Last Updated: Thursday, 29 June 2017, 13:51 GMT

World Directory of Minorities and Indigenous Peoples - Azerbaijan : Kurds

Publisher Minority Rights Group International
Publication Date 2008
Cite as Minority Rights Group International, World Directory of Minorities and Indigenous Peoples - Azerbaijan : Kurds, 2008, available at: http://www.refworld.org/docid/49749d5bc.html [accessed 30 June 2017]
DisclaimerThis is not a UNHCR publication. UNHCR is not responsible for, nor does it necessarily endorse, its content. Any views expressed are solely those of the author or publisher and do not necessarily reflect those of UNHCR, the United Nations or its Member States.

Profile


The Azerbaijani Census recorded 13,100 Kurds in Azerbaijan, accounting for 0.2 per cent of the population. Estimates from the 1990s suggested far higher figures, however, up to 200,000. Azerbaijani Kurds are heavily assimilated, with many using Azeri as their mother tongue.


Historical context


Kurdish settlement of Azerbaijan is thought to date from the seventh century AD, but only assumed a mass character in the late sixteenth century, when Shah Abbas of Iran deployed Kurdish tribes from western Iran to guard the empire's north-western frontier. In Soviet times the majority of Kurds were situated in the Lachin area of western Azerbaijan, where from 1923 until its abolition in 1930 they enjoyed the status of having an autonomous area known as 'Red Kurdistan'. A campaign was begun by the Kurdish populations in Lachin, Kubatly and Kelbajar in 1992 for the restoration of the Kurdish Autonomous Area, allegedly receiving support across the border, from militant activists from Armenia. In 1993 the Kurdish population of the Kelbajar region was forced to flee as a result of a military offensive by the Karabakh Armenians, during the dispute over Nagorny-Karabakh. Kurdish resentment against Azerbaijan has also been fuelled as a result of forced conscription of Kurds into the Azerbaijani army.


Current issues


Azerbaijan's Kurds are now scattered across the country as a result of displacement, following the war over Nagorny Karabakh. This has further increased the assimilation of this minority.
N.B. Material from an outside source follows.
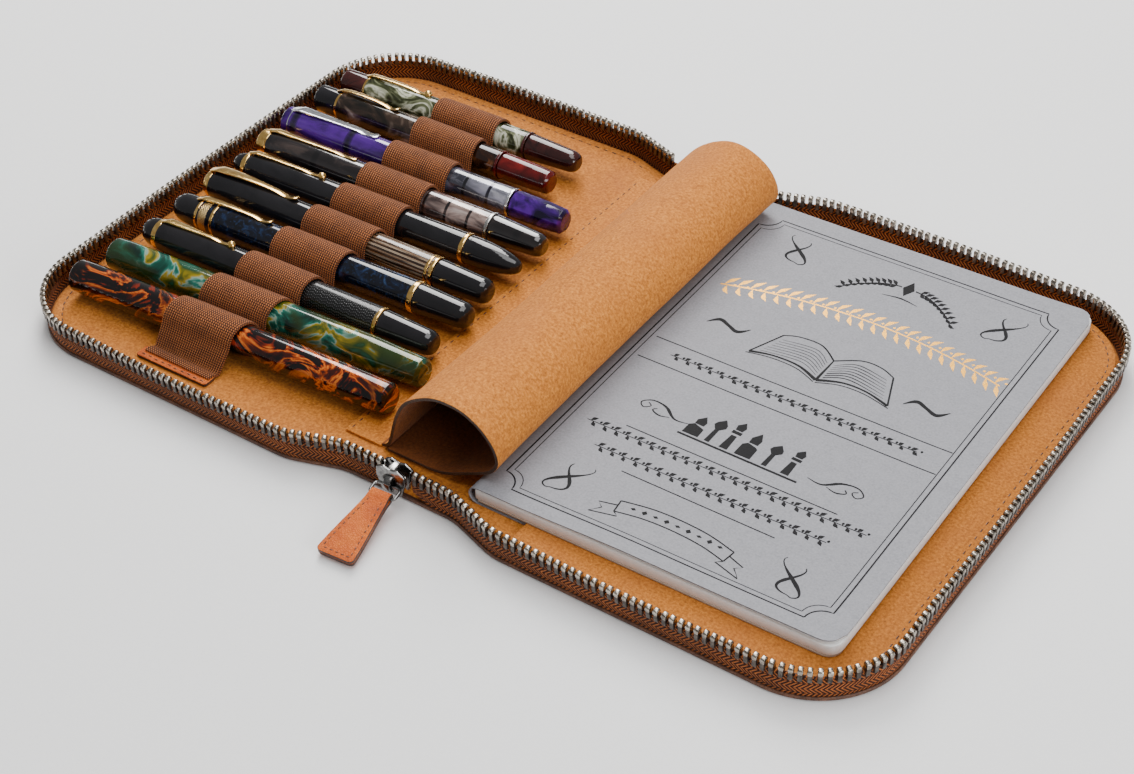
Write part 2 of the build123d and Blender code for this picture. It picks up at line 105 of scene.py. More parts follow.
def edit(piece):
    pick(piece)
    bpy.ops.object.mode_set(mode="EDIT")
    bpy.ops.mesh.select_all(action="SELECT")


def done():
    bpy.ops.object.mode_set(mode="OBJECT")


def facing_out(piece):
    """Turns a closed sheet's faces outward."""
    edit(piece)
    bpy.ops.mesh.normals_make_consistent(inside=False)
    done()


def tidy_shell(piece, gap=0.00001):
    edit(piece)
    bpy.ops.mesh.remove_doubles(threshold=gap)
    bpy.ops.mesh.normals_make_consistent(inside=False)
    done()


def apply_modifier(piece, kind, **settings):
    modifier = piece.modifiers.new(kind.lower(), kind)
    for key, value in settings.items():
        setattr(modifier, key, value)
    pick(piece)
    bpy.ops.object.modifier_apply(modifier=modifier.name)


def thicken(piece, thickness, offset=-1):
    apply_modifier(piece, "SOLIDIFY", thickness=thickness * MM, offset=offset, use_even_offset=True)


def round_edges(piece, width, segments=2, angle=40):
    apply_modifier(piece, "BEVEL", width=width * MM, segments=segments, limit_method="ANGLE",
                   angle_limit=radians(angle), harden_normals=False)


def soften(piece, angle=50):
    pick(piece)
    bpy.ops.object.shade_smooth_by_angle(angle=radians(angle))


def join(name, pieces):
    clear_selection()
    for piece in pieces:
        piece.select_set(True)
    bpy.context.view_layer.objects.active = pieces[0]
    if len(pieces) > 1:
        bpy.ops.object.join()
    joined = bpy.context.object
    joined.name = joined.data.name = name
    return joined


def carry(piece, matrix):
    """Moves a finished mesh to its place; its object stays at the origin."""
    piece.data.transform(matrix)
    piece.data.update()


def cut_out(name, outline, thickness, matrix, bevel=0.0, segments=2):
    """A flat blank cut to an outline in the local XY plane, thickened both ways, with rounded edges."""
    clear_selection()
    bpy.ops.mesh.primitive_circle_add(vertices=len(outline), radius=1, fill_type="NGON")
    piece = bpy.context.object
    piece.name = piece.data.name = name
    for point, (x, y) in zip(piece.data.vertices, outline):
        point.co = Vector((x, y, -thickness / 2)) * MM
    edit(piece)
    bpy.ops.mesh.extrude_region_move(TRANSFORM_OT_translate={"value": (0, 0, thickness * MM)})
    bpy.ops.mesh.select_all(action="SELECT")
    bpy.ops.mesh.normals_make_consistent(inside=False)
    done()
    if bevel:
        round_edges(piece, bevel, segments)
    carry(piece, matrix)
    return piece


def rounded(corners, radii, closed=True, steps=6):
    """Corner points with each corner turned by a tangent arc."""
    points = []
    count = len(corners)
    for n in range(count):
        here = Vector(corners[n])
        radius = radii[n] if isinstance(radii, (list, tuple)) else radii
        if (not closed and n in (0, count - 1)) or radius <= 0:
            points.append(tuple(here))
            continue
        before = Vector(corners[n - 1]) - here
        after = Vector(corners[(n + 1) % count]) - here
        turn = before.angle(after) if before.length > 1e-6 and after.length > 1e-6 else 0.0
        if turn < 0.05 or pi - turn < 0.01:
            points.append(tuple(here))
            continue
        cut = min(radius / tan(turn / 2), 0.49 * before.length, 0.49 * after.length)
        start = here + before.normalized() * cut
        end = here + after.normalized() * cut
        for k in range(steps + 1):
            t = k / steps
            points.append(tuple(start * (1 - t) ** 2 + here * 2 * t * (1 - t) + end * t * t))
    return points


def along(points, t):
    """Place at share t of a run of points."""
    lengths = [0.0]
    for a, b in zip(points, points[1:]):
        lengths.append(lengths[-1] + (Vector(b) - Vector(a)).length)
    want = min(max(t, 0.0), 1.0) * lengths[-1]
    for n in range(1, len(points)):
        if lengths[n] >= want or n == len(points) - 1:
            share = (want - lengths[n - 1]) / max(lengths[n] - lengths[n - 1], 1e-9)
            return Vector(points[n - 1]).lerp(Vector(points[n]), share)


def flowing(points, count):
    """Evenly spaced places on a smooth line through the points."""
    guide = [Vector(p) for p in points]
    fine = []
    for n in range(len(guide) - 1):
        a = guide[max(n - 1, 0)]
        b, c = guide[n], guide[n + 1]
        d = guide[min(n + 2, len(guide) - 1)]
        for k in range(12):
            t = k / 12
            fine.append(0.5 * ((2 * b) + (c - a) * t + (2 * a - 5 * b + 4 * c - d) * t * t
                               + (3 * b - a - 3 * c + d) * t * t * t))
    fine.append(guide[-1])
    return evenly(fine, count)


def evenly(points, count):
    """Evenly spaced places along the straight runs between points, and the length of it all."""
    run = [0.0]
    for a, b in zip(points, points[1:]):
        run.append(run[-1] + (b - a).length)
    places, k = [], 0
    for n in range(count):
        want = run[-1] * n / (count - 1)
        while k < len(run) - 2 and run[k + 1] < want:
            k += 1
        share = (want - run[k]) / max(run[k + 1] - run[k], 1e-9)
        places.append(points[k].lerp(points[k + 1], share))
    return places, run[-1]


def moved(x, y, z):
    """The matrix that moves by millimetres."""
    return Matrix.Translation(Vector((x, y, z)) * MM)


def box_line(half, low, high, radius, steps):
    """The outline of a rectangle with round corners, centred in X."""
    return rounded([(-half, low), (half, low), (half, high), (-half, high)], radius, steps=steps)


def paint(piece, *materials):
    for material in materials:
        piece.data.materials.append(material)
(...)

Although limited Kurdish-language media are available, in the form of radio broadcasting and newspapers, a language shift to Azeri within Kurdish families is widely reported.

Allegations of potential separatism and Azerbaijan's close relations with Turkey have had a negative impact on the Kurdish national minority in Azerbaijan. Up to 2001, 32 Kurds were reportedly arrested in Azerbaijan on suspicion of membership of the Kurdish Workers' Party (PKK). In 2005-6 Azerbaijan extradited a number of foreign citizens of Kurdish ethnicity to Turkey on the basis of Turkish extradition orders claiming their membership of the PKK. The situation of Kurds in Azerbaijan is made more precarious by the PKK's policy of criticizing Azerbaijan and praising Armenia with regard to their respective treatment of their Kurdish minorities.